Top US Navy officer to visit China amid heightened tensions

FILE - In this Oct. 29, 2018, file photo, Adm. John Richardson, chief of Naval Operations of the U.S. Navy, speaks during a news conference with Philippine Armed Forces Chief Gen. Carlito Galvez Jr., following their meeting at Camp Aguinaldo in suburban Quezon city, Philippines. The U.S. Navy's top officer will visit China starting Sunday, Jan. 13, 2019, amid increasing frictions in the South China Sea and other issues underscoring their rivalry for dominance in Asia. (AP Photo/Bullit Marquez, File)

The U.S. Navy's top officer will visit China beginning Sunday amid increasing frictions between the two militaries in the South China Sea and other issues pointing to their rivalry for dominance in Asia

BEIJING — The U.S. Navy's top officer will visit China starting Sunday amid increasing frictions in the South China Sea and other tensions underscoring their rivalry for dominance in Asia.

Chief of Naval Operations Adm. John Richardson will meet with his counterpart Vice Adm. Shen Jinlong and leaders of China's Central Military Commission during his visit to Beijing and the eastern city of Nanjing lasting through Wednesday, the Navy said.

The goal of the visit, Richardson's second as head of operations, is to "continue a results-oriented, risk reduction focused dialogue" between the two militaries, the Navy said.

"A routine exchange of views is essential, especially in times of friction, in order to reduce risk and avoid miscalculation," the release quoted Richardson as saying. "Honest and frank dialogue can improve the relationship in constructive ways, help explore areas where we share common interests, and reduce risk while we work through our differences."

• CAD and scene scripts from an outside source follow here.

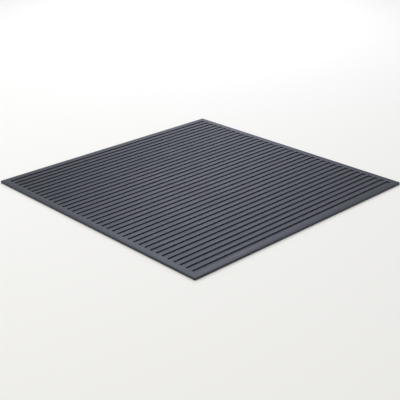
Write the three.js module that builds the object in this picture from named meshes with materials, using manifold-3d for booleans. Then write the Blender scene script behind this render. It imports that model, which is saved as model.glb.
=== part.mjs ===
// Electrical insulating mat: one square sheet of moulded rubber with parallel channels in its top face.
// Millimetres, +Z up. The origin is the centre of the underside, which rests on the floor.
// The channels run along Y and end inside a plain border.
import * as THREE from "three";
import { mergeVertices } from "three/addons/utils/BufferGeometryUtils.js";
import Module from "manifold-3d";

// Sheet.
const MAT_WIDTH = 750;
const MAT_LENGTH = 750;
const MAT_THICKNESS = 6;
const CORNER_RADIUS = 3;
const TOP_RIM_RADIUS = 0.6;

// Channels in the top face.
const CHANNEL_PITCH = 19.5;
const CHANNEL_WIDTH = 11.5;
const CHANNEL_DEPTH = 2.5;
const CHANNEL_DRAFT = 0.3;
const CHANNEL_LIP_RADIUS = 0.3;
const CHANNEL_ROOT_RADIUS = 0.3;
const BORDER_WIDTH = 18.25;

// Facets of the rounded edges.
const CORNER_STEPS = 6;
const RIM_STEPS = 3;
const EDGE_STEPS = 3;

// How far a cutting shape stands clear of the face that it cuts.
const CUT_CLEARANCE = 1;

// Sizes that follow from the ones above.
const FIELD_WIDTH = MAT_WIDTH - 2 * BORDER_WIDTH;
const FIELD_LENGTH = MAT_LENGTH - 2 * BORDER_WIDTH;
const CHANNEL_COUNT = Math.round((FIELD_WIDTH - CHANNEL_WIDTH) / CHANNEL_PITCH) + 1;
const FIRST_CHANNEL_X = -((CHANNEL_COUNT - 1) * CHANNEL_PITCH) / 2;

const wasm = await Module();
wasm.setup();

/** Turns a closed three.js geometry into a solid. */
function toSolid(geometry) {
  const bare = geometry.index ? geometry.toNonIndexed() : geometry.clone();
  bare.deleteAttribute("normal");
  bare.deleteAttribute("uv");
  const merged = mergeVertices(bare, 1e-5);
  const mesh = new wasm.Mesh({
    numProp: 3,
    vertProperties: new Float32Array(merged.attributes.position.array),
    triVerts: new Uint32Array(merged.index.array),
  });
  return new wasm.Manifold(mesh);
}

/** Turns a solid back into a three.js geometry with flat faces. */
function toGeometry(solid) {
  const mesh = solid.getMesh();
  const indexed = new THREE.BufferGeometry();
  indexed.setAttribute("position", new THREE.BufferAttribute(new Float32Array(mesh.vertProperties), 3));
  indexed.setIndex(new THREE.BufferAttribute(new Uint32Array(mesh.triVerts), 1));
  const geometry = indexed.toNonIndexed();
  geometry.computeVertexNormals();
  return geometry;
}

/** Outline of a rectangle about the origin, with round corners. */
function roundedRectangle(width, length, radius) {
  const x = width / 2;
  const y = length / 2;
  const shape = new THREE.Shape();
  shape.moveTo(x - radius, -y);
  shape.absarc(x - radius, -y + radius, radius, -Math.PI / 2, 0, false);
  shape.absarc(x - radius, y - radius, radius, 0, Math.PI / 2, false);
  shape.absarc(-x + radius, y - radius, radius, Math.PI / 2, Math.PI, false);
  shape.absarc(-x + radius, -y + radius, radius, Math.PI, 1.5 * Math.PI, false);
  return shape;
}

/** The plain sheet: a flat underside, upright sides and a small round along the top rim. */
function sheetSolid() {
  const inner = roundedRectangle(
    MAT_WIDTH - 2 * TOP_RIM_RADIUS,
    MAT_LENGTH - 2 * TOP_RIM_RADIUS,
    CORNER_RADIUS - TOP_RIM_RADIUS,
  );
  const raised = new THREE.ExtrudeGeometry(inner, {
    depth: MAT_THICKNESS - TOP_RIM_RADIUS,
    bevelEnabled: true,
    bevelThickness: TOP_RIM_RADIUS,
    bevelSize: TOP_RIM_RADIUS,
    bevelSegments: RIM_STEPS,
    curveSegments: CORNER_STEPS,
  });
  const trim = new THREE.BoxGeometry(MAT_WIDTH * 2, MAT_LENGTH * 2, MAT_THICKNESS * 2);
  trim.translate(0, 0, MAT_THICKNESS);
  return toSolid(raised).intersect(toSolid(trim));
}

/** Points of the channel's section on its right side, from the flat floor up to past the top face. */
function channelSide() {
  const half = CHANNEL_WIDTH / 2;
  const slope = Math.atan2(CHANNEL_DRAFT, CHANNEL_DEPTH);
  const sweep = Math.PI / 2 - slope;
  const points = [];
  const rootX = half - CHANNEL_DRAFT - CHANNEL_ROOT_RADIUS * Math.tan(sweep / 2);
  const rootY = -CHANNEL_DEPTH + CHANNEL_ROOT_RADIUS;
  for (let step = 0; step <= EDGE_STEPS; step += 1) {
    const angle = -Math.PI / 2 + (sweep * step) / EDGE_STEPS;
    points.push(new THREE.Vector2(
      rootX + CHANNEL_ROOT_RADIUS * Math.cos(angle),
      rootY + CHANNEL_ROOT_RADIUS * Math.sin(angle),
    ));
  }
  const lipX = half + CHANNEL_LIP_RADIUS * Math.tan(sweep / 2);
  const lipY = -CHANNEL_LIP_RADIUS;
  for (let step = 0; step <= EDGE_STEPS; step += 1) {
    const angle = Math.PI - slope - (sweep * step) / EDGE_STEPS;
    points.push(new THREE.Vector2(
      lipX + CHANNEL_LIP_RADIUS * Math.cos(angle),
      lipY + CHANNEL_LIP_RADIUS * Math.sin(angle),
    ));
  }
  points.push(new THREE.Vector2(lipX, CUT_CLEARANCE));
  return points;
}

/** A prism of the channel's section, cut to the given length and lying along Y about the origin. */
function channelPrism(side, length) {
  const mirrored = side.map((point) => new THREE.Vector2(-point.x, point.y)).reverse();
  const prism = new THREE.ExtrudeGeometry(new THREE.Shape([...side, ...mirrored]), {
    depth: length,
    bevelEnabled: false,
  });
  prism.translate(0, 0, -length / 2);
  prism.rotateX(Math.PI / 2);
  return prism;
}

/** The cutting shape of one channel: a long prism, ended by a short one turned across it. */
function channelCutter() {
  const side = channelSide();
  const reach = side[side.length - 1].x - CHANNEL_WIDTH / 2;
  const along = toSolid(channelPrism(side, FIELD_LENGTH + 2 * reach));
  const shift = (FIELD_LENGTH - CHANNEL_WIDTH) / 2;
  const stretched = side.map((point) => new THREE.Vector2(point.x + shift, point.y));
  const across = channelPrism(stretched, CHANNEL_WIDTH + 2 * reach);
  across.rotateZ(Math.PI / 2);
  return along.intersect(toSolid(across));
}

/** The mat: the sheet less one cutter for each channel. */
function matSolid() {
  const cutter = channelCutter();
  let solid = sheetSolid();
  for (let index = 0; index < CHANNEL_COUNT; index += 1) {
    const x = FIRST_CHANNEL_X + index * CHANNEL_PITCH;
    solid = solid.subtract(cutter.translate([x, 0, MAT_THICKNESS]));
  }
  return solid;
}

const rubber = new THREE.MeshStandardMaterial({ color: 0x46484e, roughness: 0.6, metalness: 0 });

const mat = new THREE.Mesh(toGeometry(matSolid()), rubber);
mat.name = "rubber_mat";

const part = new THREE.Group();
part.name = "electrical_insulating_mat";
part.add(mat);

export default part;
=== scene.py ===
"""Electrical insulating mat: one moulded rubber sheet, dressed, on a plain studio floor."""
import logging
import math
from dataclasses import dataclass, field
from enum import Enum
from typing import Callable

import bmesh
import bpy
from mathutils import Matrix, Vector


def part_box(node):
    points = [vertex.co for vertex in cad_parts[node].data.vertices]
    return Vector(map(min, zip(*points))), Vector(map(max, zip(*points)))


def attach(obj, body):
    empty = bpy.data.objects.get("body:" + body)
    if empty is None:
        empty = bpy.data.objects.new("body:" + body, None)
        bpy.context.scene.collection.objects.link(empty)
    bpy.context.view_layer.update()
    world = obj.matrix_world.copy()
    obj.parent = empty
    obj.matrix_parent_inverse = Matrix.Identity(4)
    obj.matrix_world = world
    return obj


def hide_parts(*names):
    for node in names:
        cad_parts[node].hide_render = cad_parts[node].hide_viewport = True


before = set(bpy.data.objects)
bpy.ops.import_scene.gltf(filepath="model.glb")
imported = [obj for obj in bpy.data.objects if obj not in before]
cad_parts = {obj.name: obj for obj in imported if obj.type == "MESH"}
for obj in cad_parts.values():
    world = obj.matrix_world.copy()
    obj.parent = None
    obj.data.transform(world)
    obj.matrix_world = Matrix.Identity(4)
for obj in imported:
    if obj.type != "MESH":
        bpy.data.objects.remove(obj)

logging.basicConfig(level=logging.INFO, format="%(name)s: %(message)s")
LOG = logging.getLogger("insulating_mat")

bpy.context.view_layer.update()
MM = 0.001
FRAME_PIXELS = 400
COOL_WHITE = "#eff1ff"


def linear(hex_colour: str) -> tuple[float, float, float, float]:
    """Turns an sRGB hex colour into linear values with full alpha.

    Args:
        hex_colour: Six hex digits, with or without a leading hash.

    Returns:
        Linear red, green, blue and alpha.
    """
    digits = hex_colour.lstrip("#")
    channels = []
    for start in (0, 2, 4):
        value = int(digits[start:start + 2], 16) / 255
        channels.append(value / 12.92 if value <= 0.04045 else ((value + 0.055) / 1.055) ** 2.4)
    return (channels[0], channels[1], channels[2], 1.0)


def add_node(tree: bpy.types.NodeTree, kind: str, settings: dict | None = None,
             inputs: dict | None = None) -> bpy.types.Node:
    """Adds one shader node with its settings and links.

    Args:
        tree: The node tree that gets the node.
        kind: The node's type name.
        settings: Attribute names and values of the node.
        inputs: Socket names or numbers, each with a value or with the output socket to link.

    Returns:
        The new node.
    """
    node = tree.nodes.new(kind)
    for name, value in (settings or {}).items():
        setattr(node, name, value)
    for name, value in (inputs or {}).items():
        if isinstance(value, bpy.types.NodeSocket):
            tree.links.new(value, node.inputs[name])
        else:
            node.inputs[name].default_value = value
    return node


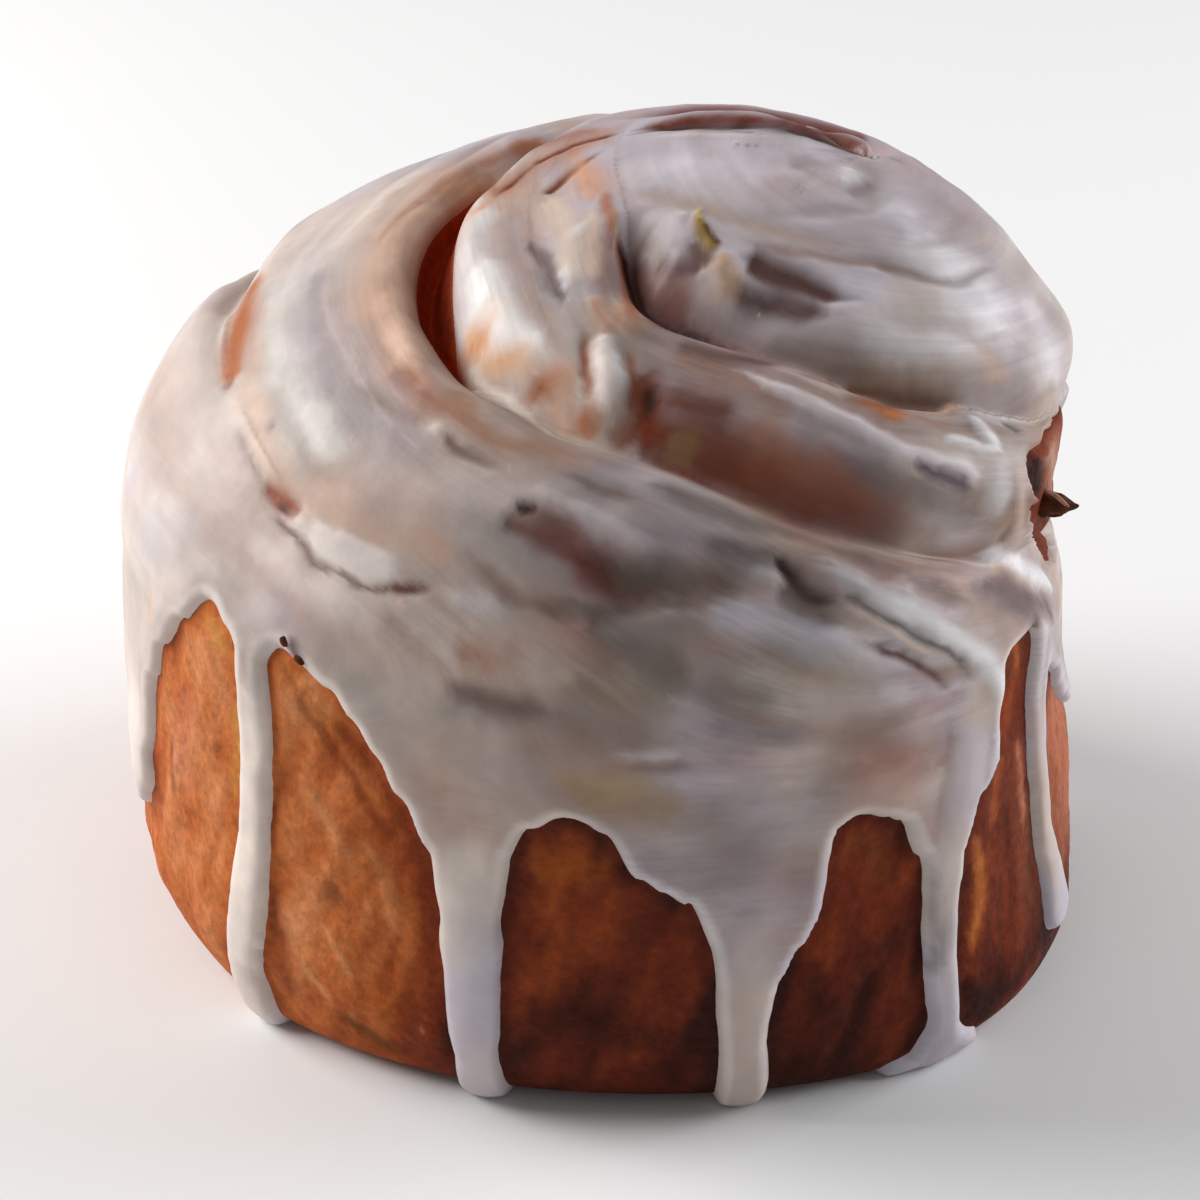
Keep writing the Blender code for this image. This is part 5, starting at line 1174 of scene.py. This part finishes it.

Richardson and Shen met previously at the 2018 International Seapower Symposium in the U.S. and have held three discussions via video teleconference, the most recent in December, the release said.

China has long chafed at the robust U.S. naval presence in its region, seeing that as a key component of a strategy to contain its development.

In recent years, the South China Sea has become the main area of contention, home to islands, rich fishing grounds, undersea mineral deposits and shipping lanes through which pass an estimated $5 trillion in goods annually. China claims virtually the entire waterway on historical grounds and has strengthened its hold through the fortification of its island holdings and the construction and man-made outposts by piling sand and concrete atop coral reefs.

Five other governments also exercise overlapping claims in the area and while the U.S. takes no formal position on sovereignty, it insists on the right to navigation and overflight, including in air and waters within the territorial limits surrounding China's holdings.

Such freedom of navigation operations intended to assert such rights have enraged China, which has vowed to take whatever measures to thwart them.

While those usually involve the dispatch of ships and aircraft to warn off U.S. vessels, in late September, a Chinese destroyer came perilously close to the USS Decatur in the South China Sea in what the U.S. Navy called an "unsafe and unprofessional maneuver." Navy officers downplayed the incident, calling it unfortunate, rare and something they'd like to avoid in future.

Richardson has said such patrols highlight the U.S. position against "illegitimate maritime claims."

Chinese navy academy researcher Senior Capt. Zhang Junshe said Wednesday that Beijing may further fortify the outposts depending on perceived threats.

While the sides have sought to boost understanding and signed agreements to handle unexpected confrontations at air and sea, deep mistrust lingers.

Last summer, Washington disinvited China from a major U.S.-sponsored naval exercise in what it called "an initial response" to China's militarization of the South China Sea.

The Pentagon cited strong evidence that China has deployed anti-ship missiles, surface-to-air missile systems and electronic jammers to contested areas in the Spratly Islands. It called on China to remove these systems. Despite strong mutual suspicions, the U.S. had included China in the past two versions of the naval exercise known as Rim of the Pacific, or RimPac, in 2014 and 2016.

China has also warned the U.S. against further upgrading military ties with Taiwan. China threatens to use force against the self-governing island to assert its claim of sovereignty. Under President Donald Trump, the U.S. has taken incremental moves to bolster ties with the island, including renewed arms sales and upgraded contacts between officials.

Chinese President Xi Jinping, who also heads the Central Military Commission, said in a Jan. 2 address that the ruling communists "made no promises to abandon the use of force," but added that was directed at those advocating formal independence for the island that split from the mainland amid civil war in 1949, along with any foreign forces that might intervene.

Adding to the tensions, China and the U.S. are locked in a tariff dispute that shows little sign of dissipating and Washington has repeatedly accused Beijing of running a cyberespionage campaign to capture commercial and government secrets.